La Nación no se explica por identidades religiosas, cada vez más problemáticas, ni por unidades de lengua, cada vez menos numerosas. La Nación es lo que dice la gran mayoría de los estudiosos del Estado y la Política, es un estado de alma.
En los albores del siglo, Colombia era una nación desahuciada, llena de congojas, carcomida por el pesimismo, a la expectativa de las malas noticias, que parecían el único nutriente de su vida triste. Los noticieros de televisión no concebían la apertura sin imágenes del último pueblo destruido, sin los rastros de la pesca milagrosa más reciente, sin la relación de la masacre de turno. Nos alimentaba la tragedia.
¡Qué olvidadizos resultamos! Aquellos días de lágrimas los mandamos al sótano de la memoria, y tal vez sea bueno ese mecanismo de defensa. Pero también relegamos del horizonte vital aquellas emocionantes escenas de cuando empezamos a recorrer, libres de miedo, nuestras carreteras. De cuando volvimos al solar nativo. De cuando recuperamos la noción de que Colombia era un posible destino de negocios, o simplemente de placer. En aquel tiempo, las bocinas saludaban en la carretera al soldado amigo, despedido con un pañuelo flotando en el aire, como una nueva bandera.
Los secuestros, los asaltos, las muertes, las derrotas al ejército, se esfumaron, y parece que también el recuerdo de gratitud por los que hicieron posible ese milagro.
El país se pobló de proyectos y de ilusiones. Nos convertimos en el destino favorito de los inversionistas del mundo. Por épocas, tenía visos de hazaña encontrar una habitación en los hoteles de las grandes ciudades. Los congresos, los seminarios, las conferencias se sucedían unos a otros. Y en todos ellos se daba la emoción del regreso a una vida normal, propicia para las grandes empresas. Si aparecían en el escenario el presidente Uribe o el general Mora Rangel, se mecía el escenario entre vítores y ovaciones. Colombia era una carta ganadora. Y fue con esa fe, con esa sensación de éxito común, como reelegimos al presidente Uribe y como confirmamos esa adhesión en las reveladoras encuestas sobre su popularidad y nuestro optimismo.

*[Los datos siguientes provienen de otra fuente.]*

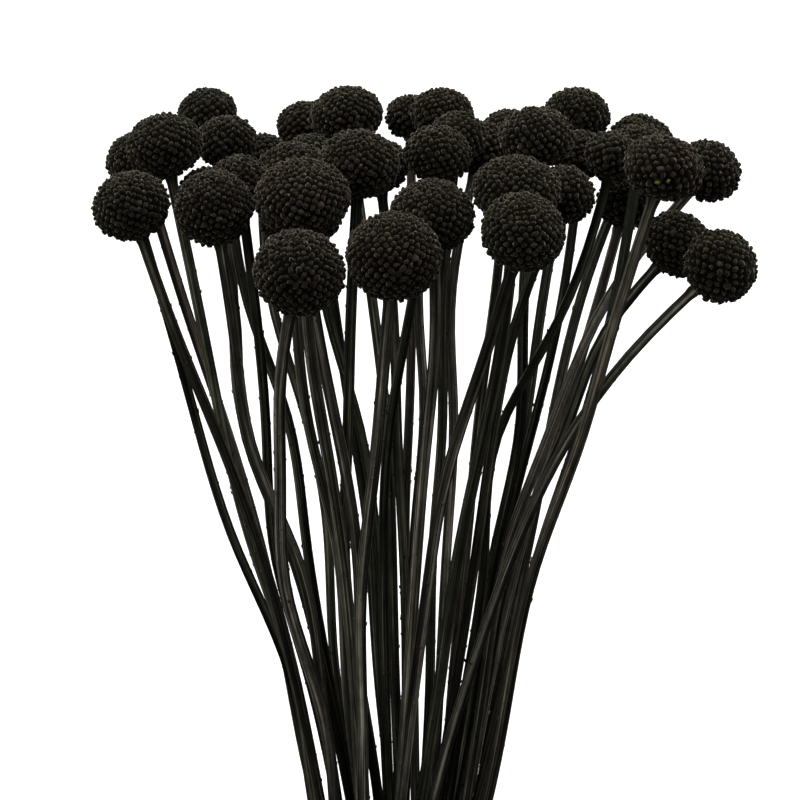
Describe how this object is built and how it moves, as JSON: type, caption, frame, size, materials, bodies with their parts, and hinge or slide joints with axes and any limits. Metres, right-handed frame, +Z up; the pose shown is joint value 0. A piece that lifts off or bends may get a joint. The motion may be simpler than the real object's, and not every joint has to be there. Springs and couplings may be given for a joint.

Será difícil entender cómo pasamos de aquella euforia a estos tiempos amargos y confusos. A la Junta Directiva del Banco de la República le pareció que crecíamos mucho y decidió acomodarnos en nuestra antigua mediocridad. Y por otro lado, después de ganar la guerra de las selvas, nos dedicamos a perderla en el campo de las emboscadas políticas. A qué horas ocurrió, será difícil saberlo. Pero lo cierto es que empezamos a dudar y nos dejamos quitar las sensaciones de victoria y confianza.
Estamos de vuelta a los sótanos del conformismo con la supervivencia, con el llevar a cuestas la cruz de una vida gris, sin grandes ambiciones, sin esperanzas, sin disposición para altas empresas. Los últimos golpes contra nuestras Fuerzas Militares nos han pegado en la mitad del corazón. Y hay como una sensación de abandono, porque el líder de la gran epopeya, el héroe de las mejores conquistas parece cansado, distante, apático. Sentimos que mandan grupos siniestros, que nos perdemos entre conspiraciones cobardes, que la orden del día es la claudicación y la renuncia. Adiós al alma de una nación esplendorosa, vital, ganadora.
Y lo peor es que estamos perdiendo esta guerra sin saber quién nos derrota ni por qué arriamos las banderas.
Colombia está enferma, y su enfermedad es del alma. Que vuelva el capitán de su extraño viaje. Que recupere a un pueblo que sigue estando a su lado, aunque pueda verse, en la frialdad escalofriante de una cifra, que en dos meses perdió un 38% de entusiasmo por vivir.